Section 7: RIGHTS, POWERS, AND DUTIES NOT EXCLUSIVE
The indemnification provided by this Article shall not be construed to limit any other rights of indemnification to which Directors, Officers, employees and agents of the Corporation may be entitled under the laws of the State of Colorado; nor shall the indemnification provided by this Article be construed to limit any other of the Corporation's power to indemnify its Directors, Officers, employees and agents as may be provided by the laws of the State of Colorado.
ARTICLE IX - Amendment of Bylaws
The Board of Directors shall have full power to make, alter, and amend these Bylaws.
ARTICLE X - Construction and Terms
If there is any conflict between the provisions of these Bylaws and the Articles of Incorporation of this corporation, the provisions of the Articles of Incorporation shall govern.
Should any of the provisions or portions of these Bylaws be held unenforceable or invalid for any reason, the remaining provisions and portions of these Bylaws shall be unaffected by such holding.
All references in these Bylaws to a section or sections of the Internal Revenue Code shall be to such sections of the Internal Revenue Code of 1986 as amended from time to time, or to corresponding provisions of any future federal tax code.

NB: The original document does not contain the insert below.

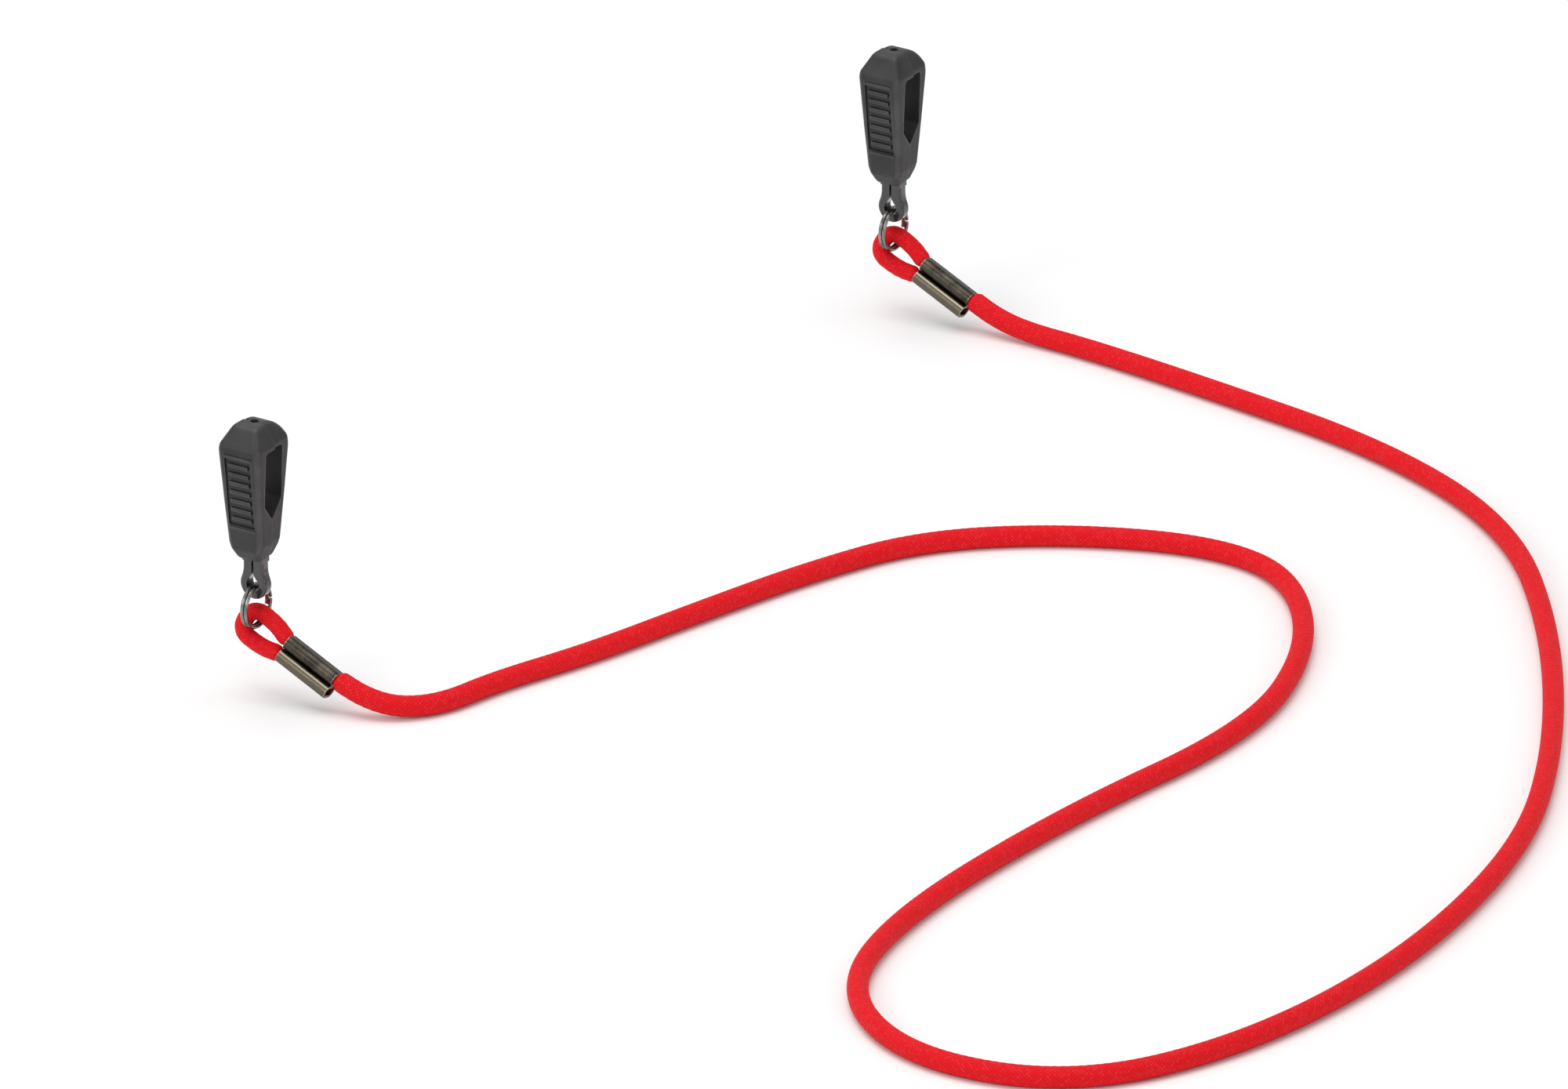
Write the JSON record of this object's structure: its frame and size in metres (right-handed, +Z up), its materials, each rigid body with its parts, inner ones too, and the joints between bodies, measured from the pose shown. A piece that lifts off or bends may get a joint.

ARTICLE XI - Rules of Order
Except as otherwise provided in the foregoing Bylaws or the Articles of Incorporation, Roberts Rules of Order shall control in all questions of parliamentary procedure.
AMENDMENTS
AMENDMENT 1:
Dated January 25, 1996: The number of directors on the board shall be increased from five (5) to seven (7). The duration of term for the new seats shall be such that one seat expires in an even year and the other in an odd year to maintain the staggered formation of the board.